The number of empty spaces has decreased in the last few years. But to me, that was a part of Tallinn. I always try to figure out how to involve emptiness in city planning.
If you could have your say, what would you definitely build in Tallinn?
As I already mentioned, I would like to create an emptiness in Tallinn (Tallinn-ness). Among other things, I'd like to see a High Street here, which people would actively populate and use. As Omotesando Street in Tokyo proved – it's enough to start with just one good store.
Why did you choose the soviet-era structure Linnahall for your LIFT 11 project? And tell me a bit more about the idea behind the installation “To the Sea”.
When I arrived in Estonia in 2001, exactly this spot appealed to me the most. Linnahall seemed intriguing to me due to its location, its architecture and its name – City Hall (even though Tallinn's City Hall is in the middle of Old Town).
Linnahall's authors are Estonian architects – Raine Harp and Riina Altmäe; it was built for Tallinn's Olympic Regata in 1980. At the time, it was the first and only place where city dwellers had access to the sea. Its unique placement and design language allow it to be used as a viewing platform.

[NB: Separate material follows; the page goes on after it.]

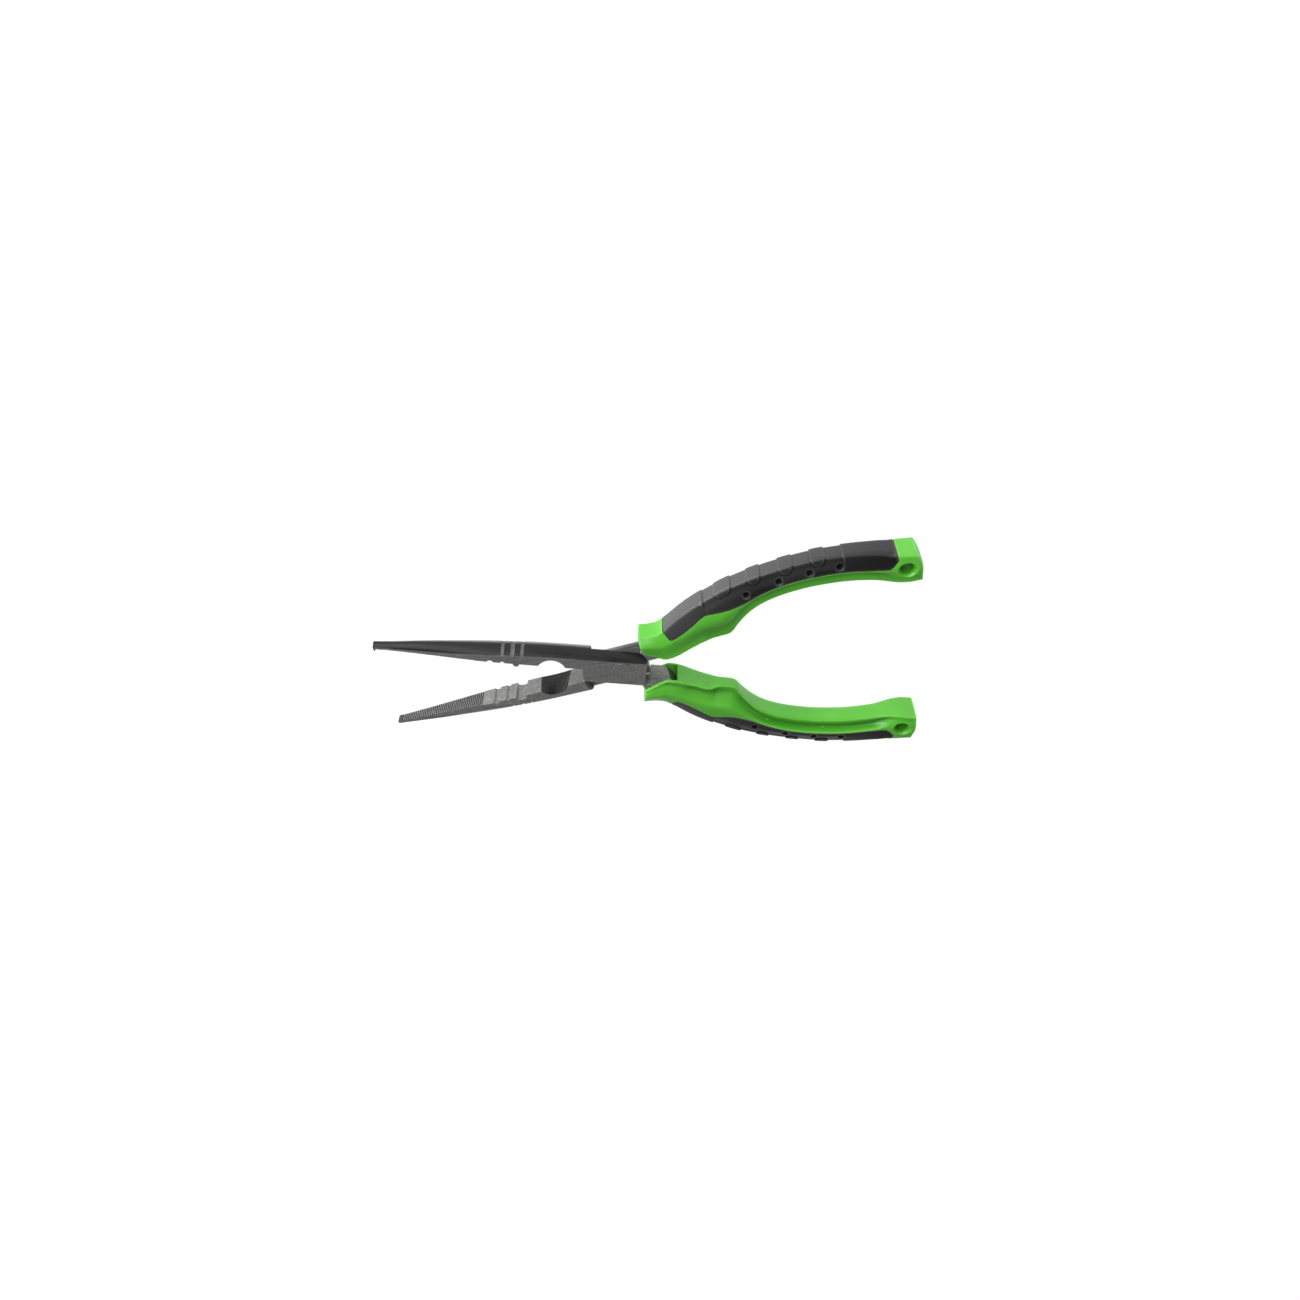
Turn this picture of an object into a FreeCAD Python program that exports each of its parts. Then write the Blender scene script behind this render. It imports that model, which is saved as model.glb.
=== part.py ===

It is a great and exotic experience for foreign visitors, especially in the warmer months. The structure's historical and architectural value has been denied in the last few years – the quality of the construction requires high-cost maintenance, and its design and large scale are easily associated with the soviet regime.
As soon as I found out about the competition for the urban installation festival, Linnahall came to mind right away – as the best place for an architectonic intervention that would memorialize and bring to light its historical and architectural significance.
What place does art have in your life? Is it important to you?
Yes, it means a lot. Art is my life-style – an attitude that makes life richer.
What are your plans for the future? Have you thought about returning to Japan?
I don't have any concrete plans right now, but I'd like to stay based in Tallinn and head to Japan in connection with some project, or to work with friends. I could complete my knowledge about by homeland through work.